Fig. 2 A - Fragment d'un fond de coupe à glaçure d'époque Comnène - Musée du Louvre
(dessin Ch. Gouin-Vogt, 1989)

Fig. 2 B - Lièvre sur un vase hellénistique - Musée du Louvre
(source : Internet)

Restait à déterminer quels aliments avaient été cuits sur notre ustensile. On pouvait écarter d'emblée le pain qui est préparé sur une plaque pleine ainsi que les légumes qui sont cuits à l'eau. Sa taille s'adaptait plutôt à la cuisson d'aliments carnés, mais en excluant les grosses pièces de bétail ou de gibier qui sont bouilles, elles aussi. Les poissons, rares au pied du Psiloritis en l'absence de cours d'eau pérenne pouvaient être exclus et les oiseaux, plutôt cuits sur une broche faite d'un "gourmand" d'olivier étaient eux aussi à éliminer de notre liste.
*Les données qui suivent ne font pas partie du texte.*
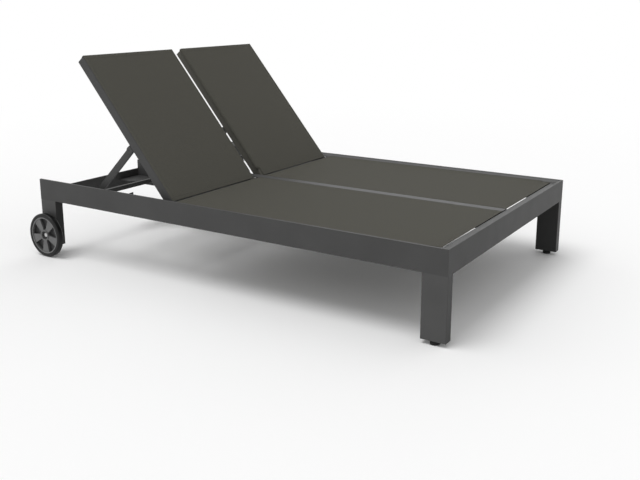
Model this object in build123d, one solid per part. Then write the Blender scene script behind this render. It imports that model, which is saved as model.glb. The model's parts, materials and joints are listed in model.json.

Ainsi,il ne nous restait plus que le petit gibier et parmi celui-ci, nous avons retenu en priorité le lièvre, abondant dans les montagnes, et que les bergers et les chasseurs crétois attrapent et grillent encore sur un gril dans les "mitata"  1. Ce choix fut d'ailleurs corroboré par la présence d'une quantité importante d'os de ces petits rongeurs dans les déchets de cuisine des habitations byzantines et le fait que le lièvre continue de figurer au menu des repas de fête des montagnards crétois. par ailleurs, des Crétois pratiquant encore ce genre de cuisine in situ nous ont assuré que le combustible qui convenait le mieux à cette cuisson sauvage était le sarment de vigne car ses fumées odorantes parfument agréablement la viande et donnent les meilleurs résultats gustatifs.

Ainsi, une fois de plus, cette amusante analyse nous montre qu'en cuisine, comme en d'autres activités, les méthodes de transformation de la matière, leurs outils et leurs ustensiles de base traversent intacts les millénaires pour venir guider l'archéologue dans sa reconstitution du passé.

Notes

1. Les " mitata " crétois sont des cabanes bâties en pierre sèche comparables aux "bories" provençales ou aux "écoyeux" bourguignons

Bibliographie

  • Gouin Ph. et Vogt Ch., "Autopsie d'un gril proto-byzantin", Anatolia Antiqua 1998, vol. 6, pp.287-300.